Wednesday, April 4, 2018

EAST-WEST

When I started smashing into tumbleweeds, some tall as my car's hood, I knew I was back in the West. It's a different place than the East.

I crossed a big chunk of the continent today -- half of Iowa, all of Nebraska, a little piece of Wyoming, and down into Colorado -- and the best thing was seeing this ferruginous hawk, burnished copper and black in late-winter sunshine, sitting on a fence-post alongside the freeway.


I-80 follows the Platte River, current home of sandhill cranes, white pelicans, and lots of other waterfowl. As I passed, I silently thanked some of the folks I used to know who helped keep the river's ecosystem relatively intact. That's where I saw the ferruginous hawk. It was the 146th bird species I've seen on this trip. My first was a house wren singing in my backyard in Oregon, the morning I left, 25 days ago. The 100th was a gray catbird, mewing in Florida underbrush on the Atlantic Coast.

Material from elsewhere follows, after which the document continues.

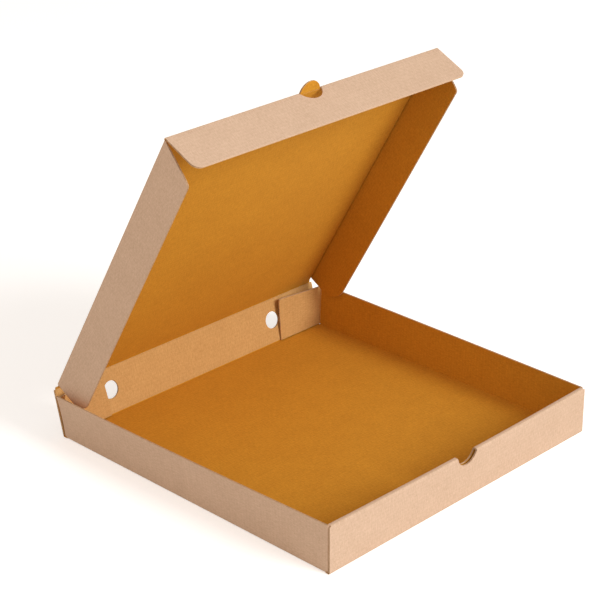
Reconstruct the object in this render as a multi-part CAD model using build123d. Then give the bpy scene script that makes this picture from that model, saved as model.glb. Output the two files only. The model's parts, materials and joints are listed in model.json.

I started today in Iowa City, and drove like an arrow shot due west, nearly 800 miles. In Iowa, last year's corn stubble covered the landscape, ready for a spring shave and planting. Across Nebraska, vast herds of jet-black cattle grazed manicured grasslands, echoing a time when countless bison feasted on native grasses.

Late yesterday, cruising west through Illinois and eastern Iowa, I was surprised by the beauty of a landscape I remembered as nothing but flat, green cornfields. This time the bare, late-winter croplands were shrouded in fog and rain. Soft, rolling hills were lost in the horizon as low clouds crowded the sky. Distant farmsteads pixilated in the mist. Bare trees stood as outlined-sentinels, in copses, and woodlots.

Iowa City is where I spent the evening with Audrey, a close friend from another life. We shared memories and stories of our families. She told me that people in Iowa are kind. She's there by way of Johns Hopkins, California, etc. We all seem to have complicated lives. Holding up the mirror of the past, we marveled at how our lives turned out, and the weirdness of crossing paths again after 38 years.

It's what this road trip has been all about -- renewing friendships and sharing memories of past adventures, foibles, and accomplishments. But after nearly four weeks, I feel like a sponge that can't hold much more.

Yet not quite full, which brings me to Fort Collins, Colorado, to spend a day with Becky and John. Recent migrants from Michigan, they seem to love their new home in the West. As I watch the sun sink behind snow-capped mountains, I can see why.